> **Exercise**:
Show each line from the listing that includes the word "None".

> **Entries shown**:
....

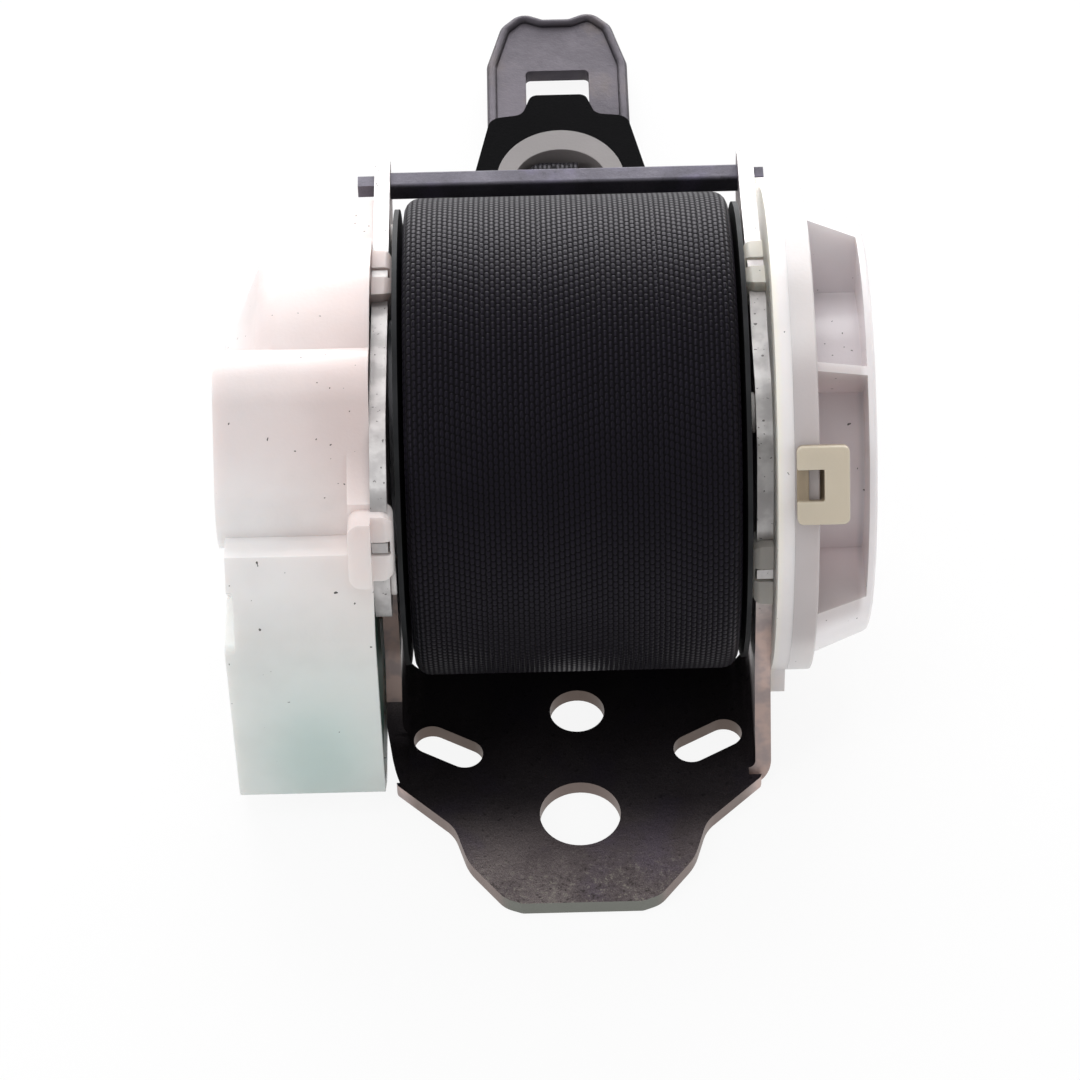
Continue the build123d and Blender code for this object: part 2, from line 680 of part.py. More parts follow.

....

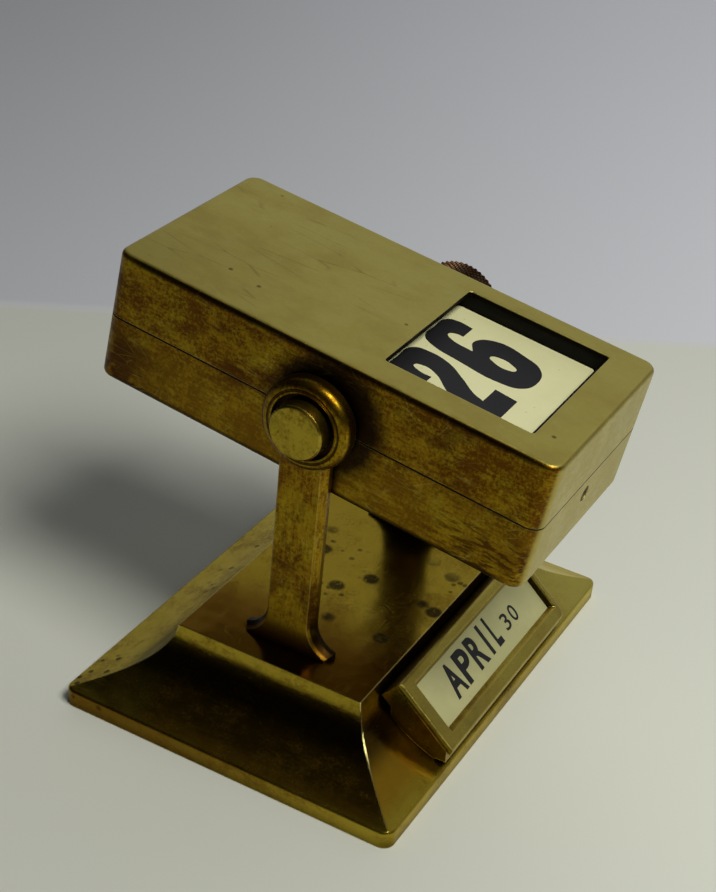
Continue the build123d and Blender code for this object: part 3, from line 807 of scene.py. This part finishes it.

....

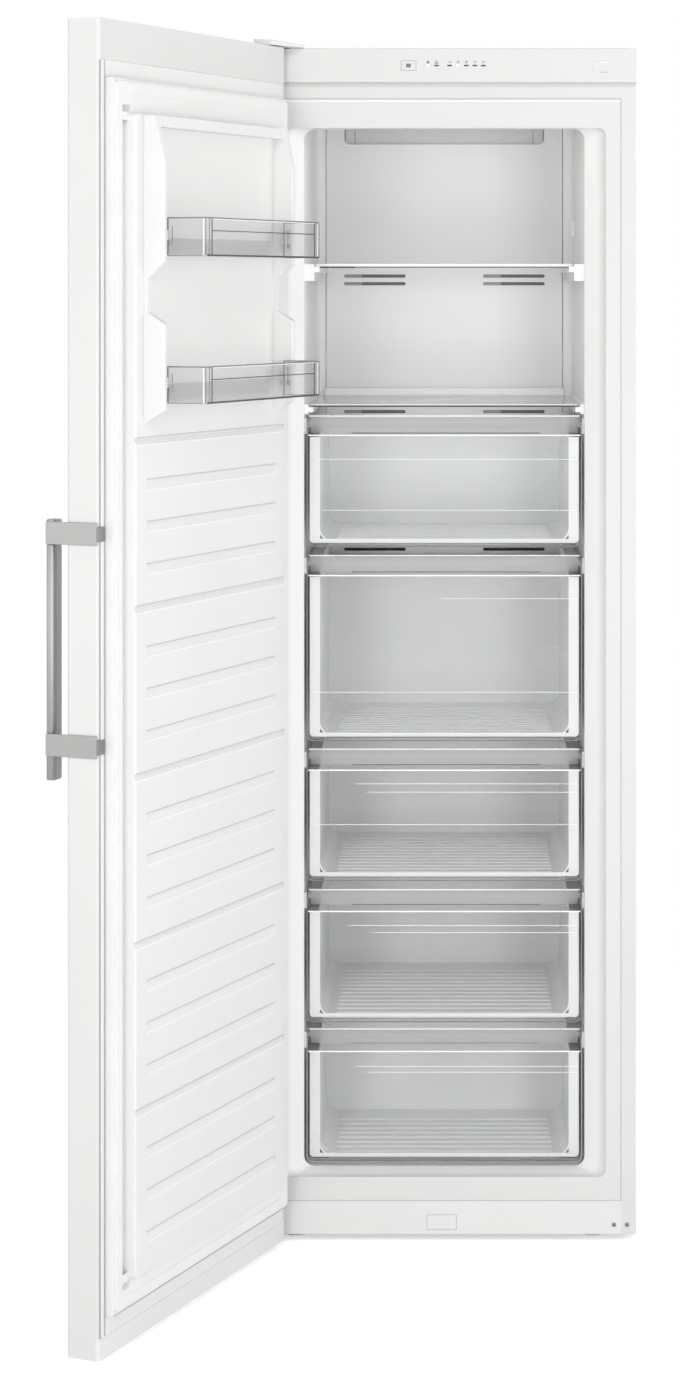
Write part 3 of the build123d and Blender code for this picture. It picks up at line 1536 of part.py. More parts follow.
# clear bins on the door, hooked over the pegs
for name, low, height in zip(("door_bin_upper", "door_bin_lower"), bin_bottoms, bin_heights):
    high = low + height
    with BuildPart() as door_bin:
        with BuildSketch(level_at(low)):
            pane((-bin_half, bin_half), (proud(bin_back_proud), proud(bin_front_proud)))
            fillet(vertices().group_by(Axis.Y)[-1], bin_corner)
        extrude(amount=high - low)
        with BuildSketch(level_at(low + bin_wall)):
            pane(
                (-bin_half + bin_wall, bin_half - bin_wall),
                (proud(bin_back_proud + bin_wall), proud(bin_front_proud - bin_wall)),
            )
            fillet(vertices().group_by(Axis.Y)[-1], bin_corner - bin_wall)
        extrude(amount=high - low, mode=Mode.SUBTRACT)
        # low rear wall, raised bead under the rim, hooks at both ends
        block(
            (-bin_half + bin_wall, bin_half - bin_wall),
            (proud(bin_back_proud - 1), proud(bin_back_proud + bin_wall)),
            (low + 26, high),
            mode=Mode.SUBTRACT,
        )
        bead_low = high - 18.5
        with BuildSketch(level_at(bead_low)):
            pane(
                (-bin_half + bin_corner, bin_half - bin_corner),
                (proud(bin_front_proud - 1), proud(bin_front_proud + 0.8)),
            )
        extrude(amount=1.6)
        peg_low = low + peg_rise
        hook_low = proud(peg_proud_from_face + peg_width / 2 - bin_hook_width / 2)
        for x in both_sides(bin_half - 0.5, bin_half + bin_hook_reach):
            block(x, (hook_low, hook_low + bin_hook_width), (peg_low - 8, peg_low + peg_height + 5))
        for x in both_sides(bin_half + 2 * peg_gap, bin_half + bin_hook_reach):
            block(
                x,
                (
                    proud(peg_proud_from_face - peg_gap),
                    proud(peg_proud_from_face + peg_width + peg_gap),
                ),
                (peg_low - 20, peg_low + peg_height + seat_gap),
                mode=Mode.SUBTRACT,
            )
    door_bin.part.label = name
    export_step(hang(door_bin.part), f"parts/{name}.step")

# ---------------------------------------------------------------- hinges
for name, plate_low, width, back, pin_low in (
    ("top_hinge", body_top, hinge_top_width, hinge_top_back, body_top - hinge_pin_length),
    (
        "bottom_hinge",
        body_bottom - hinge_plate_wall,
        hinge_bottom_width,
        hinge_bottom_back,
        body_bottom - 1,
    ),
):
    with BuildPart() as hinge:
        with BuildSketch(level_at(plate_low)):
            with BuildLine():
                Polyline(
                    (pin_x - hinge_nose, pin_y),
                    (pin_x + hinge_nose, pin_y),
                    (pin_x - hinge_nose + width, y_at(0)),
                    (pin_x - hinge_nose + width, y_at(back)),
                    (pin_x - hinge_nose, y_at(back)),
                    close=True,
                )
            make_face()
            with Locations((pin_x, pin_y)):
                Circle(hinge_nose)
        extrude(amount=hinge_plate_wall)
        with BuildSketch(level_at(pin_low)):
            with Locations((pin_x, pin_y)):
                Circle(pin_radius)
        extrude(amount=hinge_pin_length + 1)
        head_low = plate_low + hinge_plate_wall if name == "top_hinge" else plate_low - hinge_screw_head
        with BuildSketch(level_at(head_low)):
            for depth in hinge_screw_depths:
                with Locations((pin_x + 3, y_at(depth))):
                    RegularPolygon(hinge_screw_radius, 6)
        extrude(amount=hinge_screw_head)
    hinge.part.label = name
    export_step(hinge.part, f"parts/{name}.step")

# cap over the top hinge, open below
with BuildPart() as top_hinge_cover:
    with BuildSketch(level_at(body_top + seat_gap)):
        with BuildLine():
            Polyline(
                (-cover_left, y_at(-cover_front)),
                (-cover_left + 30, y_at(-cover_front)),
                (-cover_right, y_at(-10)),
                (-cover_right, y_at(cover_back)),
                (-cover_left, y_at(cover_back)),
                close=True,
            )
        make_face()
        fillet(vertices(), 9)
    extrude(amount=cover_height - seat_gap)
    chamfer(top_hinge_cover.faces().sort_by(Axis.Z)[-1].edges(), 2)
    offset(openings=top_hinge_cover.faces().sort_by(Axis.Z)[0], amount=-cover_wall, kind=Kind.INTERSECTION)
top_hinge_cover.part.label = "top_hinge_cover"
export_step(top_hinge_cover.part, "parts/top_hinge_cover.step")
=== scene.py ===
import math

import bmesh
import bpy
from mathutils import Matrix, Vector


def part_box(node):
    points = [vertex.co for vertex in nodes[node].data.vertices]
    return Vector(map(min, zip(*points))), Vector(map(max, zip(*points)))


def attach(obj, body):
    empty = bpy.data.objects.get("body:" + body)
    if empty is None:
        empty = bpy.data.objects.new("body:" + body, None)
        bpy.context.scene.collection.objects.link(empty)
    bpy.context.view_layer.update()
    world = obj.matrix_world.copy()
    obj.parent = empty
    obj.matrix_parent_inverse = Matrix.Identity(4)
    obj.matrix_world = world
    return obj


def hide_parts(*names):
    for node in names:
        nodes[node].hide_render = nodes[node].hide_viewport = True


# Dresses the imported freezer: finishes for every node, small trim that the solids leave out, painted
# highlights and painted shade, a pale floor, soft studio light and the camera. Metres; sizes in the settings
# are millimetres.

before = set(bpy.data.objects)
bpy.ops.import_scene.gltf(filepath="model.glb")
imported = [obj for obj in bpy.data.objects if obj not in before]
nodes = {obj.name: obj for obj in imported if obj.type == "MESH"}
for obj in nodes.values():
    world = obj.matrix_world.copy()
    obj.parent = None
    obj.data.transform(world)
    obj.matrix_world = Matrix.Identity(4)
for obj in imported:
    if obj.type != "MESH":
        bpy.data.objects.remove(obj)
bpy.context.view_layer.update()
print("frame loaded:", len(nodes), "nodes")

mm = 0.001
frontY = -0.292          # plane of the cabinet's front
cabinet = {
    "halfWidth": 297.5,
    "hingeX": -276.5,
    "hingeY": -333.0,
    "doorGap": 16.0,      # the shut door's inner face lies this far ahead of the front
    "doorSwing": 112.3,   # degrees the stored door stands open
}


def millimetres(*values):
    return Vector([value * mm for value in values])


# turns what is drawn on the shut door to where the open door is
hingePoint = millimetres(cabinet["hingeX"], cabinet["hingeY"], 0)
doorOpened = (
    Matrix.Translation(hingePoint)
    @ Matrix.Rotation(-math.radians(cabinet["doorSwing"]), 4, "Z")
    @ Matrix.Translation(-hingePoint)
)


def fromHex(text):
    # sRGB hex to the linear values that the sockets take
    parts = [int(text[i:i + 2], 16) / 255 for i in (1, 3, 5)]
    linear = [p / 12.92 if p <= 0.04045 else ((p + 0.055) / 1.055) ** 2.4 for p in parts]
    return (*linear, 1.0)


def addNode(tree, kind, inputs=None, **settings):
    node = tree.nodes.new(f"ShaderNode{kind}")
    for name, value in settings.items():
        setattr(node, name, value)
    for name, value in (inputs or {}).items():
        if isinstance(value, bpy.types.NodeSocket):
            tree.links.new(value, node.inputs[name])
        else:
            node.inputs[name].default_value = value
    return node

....

> **Output for this exercise**:
    if empty is None:
        empty = bpy.data.objects.new("body:" + body, None)
    obj.parent = None
def addNode(tree, kind, inputs=None, **settings):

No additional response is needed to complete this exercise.